- Theatrical release poster
- Directed by: Dan Svátek
- Written by: Marta Fenclová
- Starring: Tereza Ramba
- Cinematography: Jakub Šimůnek
- Music by: Jakub König
- Distributed by: Bontonfilm
- Release date: 11 July 2024;
- Running time: 92 minutes
- Country: Czech Republic
- Language: Czech
- Box office: 91,939,536 CZK

= Her Drunken Diary =

Her Drunken Diary (Zápisník alkoholičky) is a 2024 Czech psychological drama film directed by Dan Svátek and written by Marta Fenclová. It stars Tereza Ramba.

==Plot==
Young successful couple, Míša and Ondřej, move outside of Prague to live with Ondřej's parents. Ondřej works in Prague and is hardly at home.

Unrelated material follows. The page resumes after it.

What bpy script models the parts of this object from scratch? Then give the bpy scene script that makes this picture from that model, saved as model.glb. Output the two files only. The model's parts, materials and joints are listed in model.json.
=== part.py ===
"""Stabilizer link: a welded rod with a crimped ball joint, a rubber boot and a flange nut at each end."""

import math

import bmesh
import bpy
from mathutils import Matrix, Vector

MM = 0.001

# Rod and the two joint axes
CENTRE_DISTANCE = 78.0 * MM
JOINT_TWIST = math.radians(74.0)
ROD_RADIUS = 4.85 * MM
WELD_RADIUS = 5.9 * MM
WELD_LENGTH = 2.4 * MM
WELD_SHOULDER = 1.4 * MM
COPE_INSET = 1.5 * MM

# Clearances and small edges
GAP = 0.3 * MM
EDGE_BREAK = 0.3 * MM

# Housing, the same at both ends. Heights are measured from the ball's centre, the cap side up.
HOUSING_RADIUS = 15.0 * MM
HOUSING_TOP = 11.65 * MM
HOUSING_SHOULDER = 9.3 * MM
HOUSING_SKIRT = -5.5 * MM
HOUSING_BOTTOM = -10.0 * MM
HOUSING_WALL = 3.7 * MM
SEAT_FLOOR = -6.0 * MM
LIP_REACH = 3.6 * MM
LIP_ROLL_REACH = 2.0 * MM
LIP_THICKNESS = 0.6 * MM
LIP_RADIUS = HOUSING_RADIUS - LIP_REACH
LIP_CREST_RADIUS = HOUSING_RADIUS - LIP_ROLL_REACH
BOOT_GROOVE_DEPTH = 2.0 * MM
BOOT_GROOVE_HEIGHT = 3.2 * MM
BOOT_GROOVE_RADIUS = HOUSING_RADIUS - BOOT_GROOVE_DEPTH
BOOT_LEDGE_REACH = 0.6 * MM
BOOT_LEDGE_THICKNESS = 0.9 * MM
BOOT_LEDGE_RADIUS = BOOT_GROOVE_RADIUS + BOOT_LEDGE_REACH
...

The stuffy atmosphere of living with her mother-in-law and father-in-law is unbearable for Míša, and she gradually begins to succumb to the temptations of alcohol and sink into social isolation.

==Cast==
- Tereza Ramba as Míša
- Miloslav König as Ondřej
- Barbara Lukešová as Mother-in-law
- Miroslav Hanuš as Father-in-law
- Martin Finger
- Alžběta Malá

==Production==
The film is based on the autobiographical book by Michaela Duffková who won the Magnesia Litera award in 2019 for her internet blog and later book diary. It follows on from the previous successful film directed by Dan Svátek, The Smiles of Sad Men, which was also based on the motifs of Jaroslav Formánek's book.

==Reception==
Film critics praised performance of Tereza Ramba in the main role, but criticized the film for the superficiality in the depiction of the topic of alcoholism. Marta Fenclová's script and exploitative approach of director Dan Svátek were criticised by critics.